I am blessed to be a part of the rich heritage and creative spirit that is the Presbyterian Church (U.S.A.).  While there is much to lament, there is far more to celebrate.  If we have the eyes to see and the ears to hear, we will find great encouragement and renewed strength in the vast collection of stories, past and present, whereby the church has embodied it's call:
"This community, the church universal, is entrusted with God’s message of reconciliation and shares God’s labor of healing the enmities which separate people from God and from each other." (Confession of 1967,  9.31)
The conversations that took place this weekend are only the beginnings, actually the continuations, of reflections framed for the purpose of participation in Jesus' call towards reconciliation.  The world around us is indeed divided, saturated in racial, generational, economic, religious, political, educational, and denominational segregation. What message does the body of Christ reverberate in a world all too familiar with division and strife? Is it any better?  We can do better.  We must do better. As we fix our eyes on our call as a reconciliatory people who follow a crucified and resurrected Savior, we will do better.

Thanks, Rev. Dr. J. Herbert Nelson. You not only moved our conversations a little bit farther, but also pushed us to put into practice real Christian Witness.

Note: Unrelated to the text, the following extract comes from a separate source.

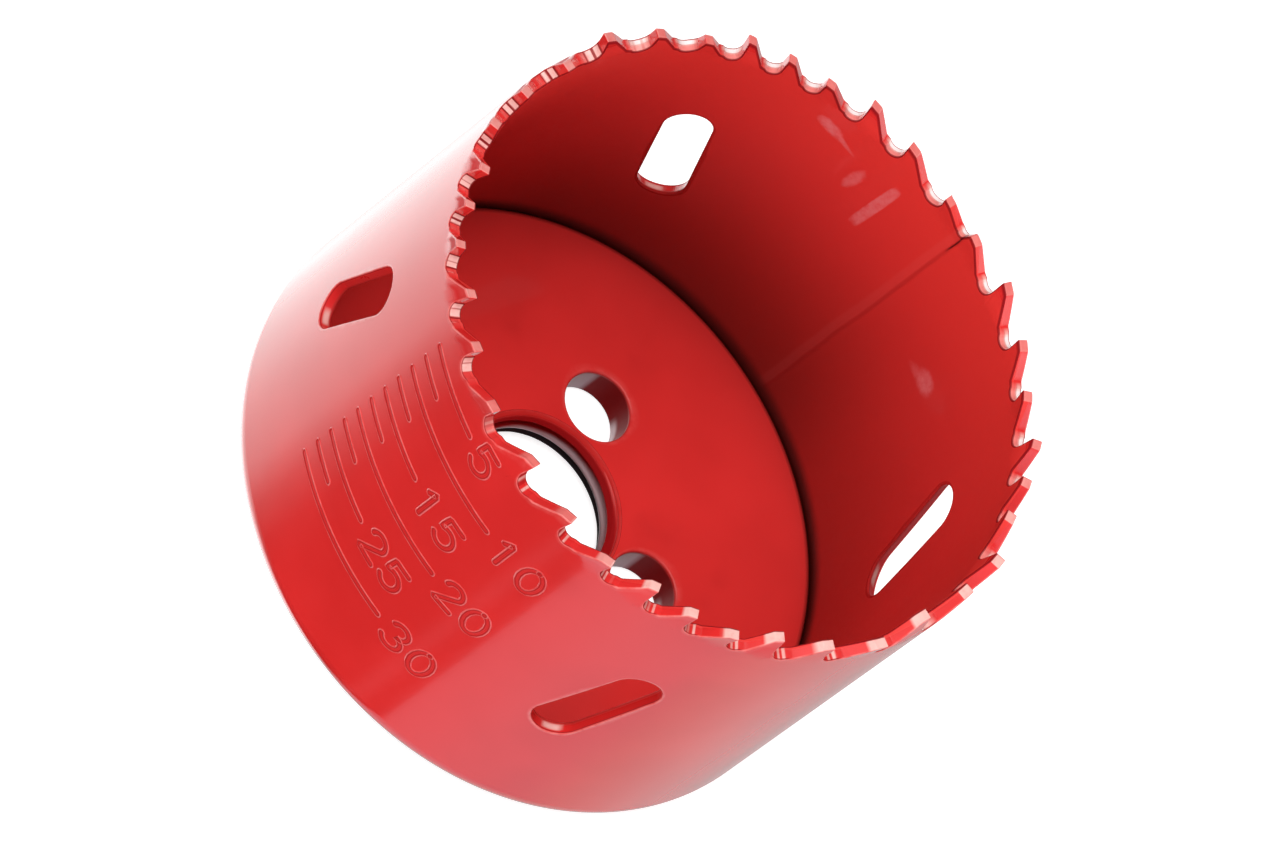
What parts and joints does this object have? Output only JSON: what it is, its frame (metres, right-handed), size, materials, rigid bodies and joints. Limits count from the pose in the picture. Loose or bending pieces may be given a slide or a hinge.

"We have to do something better; we have to do the one thing that is needed.  We have to believe; not to believe in ourselves, but in Jesus Christ...So far as it lives in and from itself it is a religious community like any other, serving the enmity against God's grace...As soon as [the church] looks into itself it finds only a religious community.  But it must not do this."
Karl Barth, Church Dogmatics II. 1 159-61


*I love the old language from earlier edition of BOO, "The Church of Jesus Christ is the provisional demonstration of what God intends for all of humanity." (G-3.0103). Provisional is defined, arranged or existing in the present, possibly to be changed later.